_Prompt_
Return only the lines running from the line that holds "const part = new THREE.Group();" to the line that holds "for node in", including both.

_Dataset content_
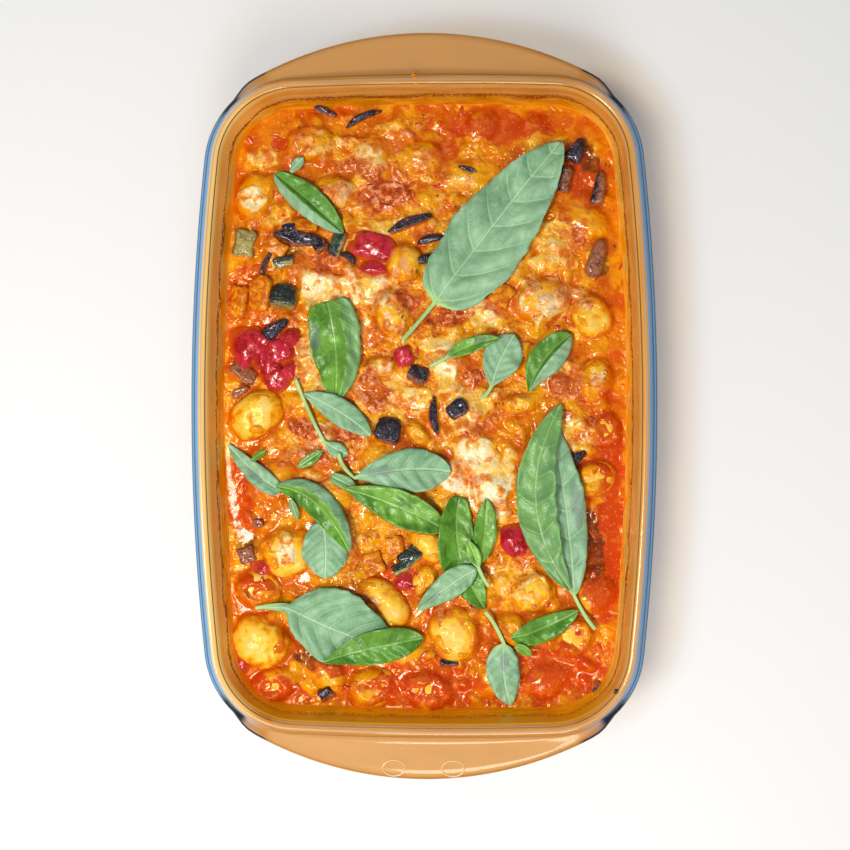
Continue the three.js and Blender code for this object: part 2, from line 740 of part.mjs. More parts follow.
// Rows of a leaf from stalk to tip: midrib point, direction, half widths, thickness
function leafRows(leaf) {
  const rows = [];
  const blade = midrib(leaf.base, leaf.mid, leaf.tip);
  const steps = Math.max(5, Math.round(blade.getLength() / BLADE_ROW_SPACING));
  if (leaf.stem) {
    const first = blade.getTangentAt(0).multiplyScalar(-3);
    const half = [
      (leaf.stem[0] + leaf.base[0]) / 2 + first.x / 2,
      (leaf.stem[1] + leaf.base[1]) / 2 + first.y / 2,
    ];
    const stalk = midrib(leaf.stem, half, leaf.base);
    const stalkSteps = Math.max(2, Math.round(stalk.getLength() / STALK_ROW_SPACING));
    for (let k = 0; k < stalkSteps; k += 1) {
      rows.push({
        at: stalk.getPoint(k / stalkSteps),
        along: stalk.getTangent(k / stalkSteps),
        left: STEM_HALF_WIDTH,
        right: STEM_HALF_WIDTH,
        t: 0,
        thick: STEM_THICKNESS,
      });
    }
  }
  for (let k = 0; k <= steps; k += 1) {
    const t = k / steps;
    const share = bladeWidth(t, leaf.widest, leaf.blunt || 0);
    const least = k === 0 ? STEM_HALF_WIDTH : TIP_HALF_WIDTH;
    rows.push({
      at: blade.getPoint(t),
      along: blade.getTangent(t),
      left: Math.max(leaf.left * share, least),
      right: Math.max(leaf.right * share, least),
      t,
      thick: k === 0 && leaf.stem ? STEM_THICKNESS : LEAF_THICKNESS,
    });
  }
  return rows;
}

// Heights for a leaf's points: laid over the relief, evened out, then lifted clear
function layOver(points, relief, radius) {
  const floor = points.map((row) => row.map((p) => relief.highest(p.x, p.y, radius)));
  let level = floor.map((row) => [...row]);
  for (let pass = 0; pass < EVENING_PASSES; pass += 1) {
    level = level.map((row, i) =>
      row.map((z, j) => {
        const near = [z, z];
        if (i > 0) near.push(level[i - 1][j]);
        if (i + 1 < level.length) near.push(level[i + 1][j]);
        if (j > 0) near.push(row[j - 1]);
        if (j + 1 < row.length) near.push(row[j + 1]);
        const mean = near.reduce((sum, value) => sum + value, 0) / near.length;
        return Math.max(mean, floor[i][j]);
      }),
    );
  }
  return level;
}

function basilLeaf(leaf, relief) {
  const rows = leafRows(leaf);
  const wide = Math.max(leaf.left, leaf.right);
  const across = wide > NARROW_LEAF ? 4 : 2;
  const points = rows.map((row) => {
    const side = new THREE.Vector2(-row.along.y, row.along.x);
    const line = [];
    for (let j = 0; j <= across; j += 1) {
      const v = (2 * j) / across - 1;
      const reach = v * (v < 0 ? row.right : row.left);
      const x = row.at.x + side.x * reach;
      const y = row.at.y + side.y * reach;
      line.push({ x, y, reach: Math.abs(reach), v });
    }
    return line;
  });
  const level = layOver(points, relief, Math.max(NARROW_LEAF, wide / across));
  const under = [];
  const over = [];
  rows.forEach((row, i) => {
    points[i].forEach((p, j) => {
      const wave = LEAF_WAVE * p.reach * (1 + Math.sin(9 * row.t + 2 * p.v));
      const lift = leaf.cup * p.reach + wave + (leaf.curl || 0) * row.t ** 3;
      const z = level[i][j] + LEAF_CLEARANCE + lift;
      under.push([p.x, p.y, z]);
      over.push([p.x, p.y, z + row.thick]);
    });
  });
  return thinSolid(under, over, rows.length, across + 1);
}

// A closed solid between two grids of points that are split into triangles alike
function thinSolid(under, over, rows, columns) {
  const count = rows * columns;
  const index = [];
  const edge = [];
  for (let i = 0; i + 1 < rows; i += 1) {
    for (let j = 0; j + 1 < columns; j += 1) {
      const a = i * columns + j;
      const b = a + 1;
      const c = a + columns;
      const d = c + 1;
      index.push(a, b, d, a, d, c);
      index.push(count + a, count + d, count + b, count + a, count + c, count + d);
    }
  }
  for (let j = 0; j + 1 < columns; j += 1) edge.push(j);
  for (let i = 0; i + 1 < rows; i += 1) edge.push(i * columns + columns - 1);
  for (let j = columns - 1; j > 0; j -= 1) edge.push((rows - 1) * columns + j);
  for (let i = rows - 1; i > 0; i -= 1) edge.push(i * columns);
  edge.forEach((a, k) => {
    const b = edge[(k + 1) % edge.length];
    index.push(a, count + b, b, a, count + a, count + b);
  });
  const geometry = new THREE.BufferGeometry();
  geometry.setAttribute("position", new THREE.Float32BufferAttribute([...under, ...over].flat(), 3));
  geometry.setIndex(index);
  return geometry;
}

function basilLeaves(relief) {
  return LEAVES.map((leaf, k) => {
    const geometry = basilLeaf(leaf, relief);
    const colour = leaf.pale ? COLOURS.basilPale : COLOURS.basil;
    const mesh = named("basil_leaf_" + (k + 1), geometry, colour, 0.55);
    relief.add(mesh);
    return mesh;
  });
}

const bake = gnocchiBake();
const vegetables = vegetablePieces();
const relief = new Relief();
relief.add(bake);
vegetables.forEach((mesh) => relief.add(mesh));
const leaves = basilLeaves(relief);

const part = new THREE.Group();
part.add(glassDish(), bake, ...vegetables, ...leaves);

export default part;
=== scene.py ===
# A glass oven dish of gnocchi baked in tomato sauce with vegetables, under melted
# cheese and strewn with basil. Lengths are millimetres unless a name says otherwise:
# +X across the dish, +Y along it, +Z up, with the foot on Z = 0.
import math

import bpy
import numpy as np
from mathutils import Matrix, Vector


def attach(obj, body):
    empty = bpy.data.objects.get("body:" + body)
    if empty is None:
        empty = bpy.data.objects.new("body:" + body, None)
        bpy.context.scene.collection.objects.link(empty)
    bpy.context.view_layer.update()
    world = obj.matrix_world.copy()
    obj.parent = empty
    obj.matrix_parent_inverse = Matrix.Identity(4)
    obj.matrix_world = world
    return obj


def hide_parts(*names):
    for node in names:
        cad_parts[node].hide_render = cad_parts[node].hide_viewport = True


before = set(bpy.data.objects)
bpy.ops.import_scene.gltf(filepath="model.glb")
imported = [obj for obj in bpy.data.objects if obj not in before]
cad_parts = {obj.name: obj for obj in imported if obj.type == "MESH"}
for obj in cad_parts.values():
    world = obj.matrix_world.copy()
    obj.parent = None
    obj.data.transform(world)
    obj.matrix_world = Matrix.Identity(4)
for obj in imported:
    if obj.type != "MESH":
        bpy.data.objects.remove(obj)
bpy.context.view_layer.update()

MM = 0.001
BODY = "root"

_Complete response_
const part = new THREE.Group();
part.add(glassDish(), bake, ...vegetables, ...leaves);

export default part;
=== scene.py ===
# A glass oven dish of gnocchi baked in tomato sauce with vegetables, under melted
# cheese and strewn with basil. Lengths are millimetres unless a name says otherwise:
# +X across the dish, +Y along it, +Z up, with the foot on Z = 0.
import math

import bpy
import numpy as np
from mathutils import Matrix, Vector


def attach(obj, body):
    empty = bpy.data.objects.get("body:" + body)
    if empty is None:
        empty = bpy.data.objects.new("body:" + body, None)
        bpy.context.scene.collection.objects.link(empty)
    bpy.context.view_layer.update()
    world = obj.matrix_world.copy()
    obj.parent = empty
    obj.matrix_parent_inverse = Matrix.Identity(4)
    obj.matrix_world = world
    return obj


def hide_parts(*names):
    for node in names:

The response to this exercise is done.